What actually took place on the 26th January in the year of our Lord 1788?

 

Yes, it’s that time of the year again, when we have a barney about Australia Day. So in order to avoid any misunderstandings, let us delve deep into our bosoms and ask ourselves, what exactly are we commemorating?

Some of our most venerable leaders are of the misguided belief that January 26th 1788 is the day Captain Cook arrived on these fair shores.

But alas, they are sorely mistaken, for it states most clearly in Wikipedia, for all to see, that Mr. Cook arrived some 18 years earlier in the year of our lord 1770. Others are of the opinion that the 26th of January is the day The First Fleet set eyes on our dusty continent. But that was actually a couple of days earlier, on January 19th, when they entered Botany Bay, but being quite dissatisfied with the camping facilities provided, they decamped. (no BBQ Area apparently).

Yet others believe for some reason known only to themselves, that the 26th of January is the day Governor Philip proclaimed the establishment of a penal colony on these fair shores, but who wants to commemorate that? January 26th is actually the day The First Fleet entered Sydney Cove. After securing the BBQ Area, their very first act of barbarism, (but surely not their last) was to run up the nearest hill, plant the Union Jack in the ground and claim the entire continent in the name of King George III. So what we are so boisterously celebrating to this day, is the very moment the country was stolen from its rightful owners.

After that task was accomplished the convicts were allowed to disembark from the ships. Bear in mind, they had not set foot on dry land for 8 months. Naturally they set about getting to know each other,(in the biblical sense) According to Robert Hughes, author of The Fatal Shore –‘The convicts had an orgy! If that wasn’t enough, the sailors then proceeded to get drunk and join them in their licentious cavorting.’
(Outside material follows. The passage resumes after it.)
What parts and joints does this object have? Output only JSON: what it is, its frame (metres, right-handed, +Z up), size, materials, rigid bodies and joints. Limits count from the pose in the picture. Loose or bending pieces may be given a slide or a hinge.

Maybe it is this convivial display of ‘mateship’ that we commemorate today, in a somewhat less exuberant fashion?

Whatever it is, this act of commemoration we indulge in, is certainly no ancient tradition. It was only made a National Public Holiday in 1994, by one Paul Bloody Keeting no less, who should have known better.

Remember that the historic Mabo decision was handed down just two years before, in1992. That legally binding decision completely dismissing the extravagant claim shouted from that hilltop by those enthusiastic young men on that odd and fateful day so long ago.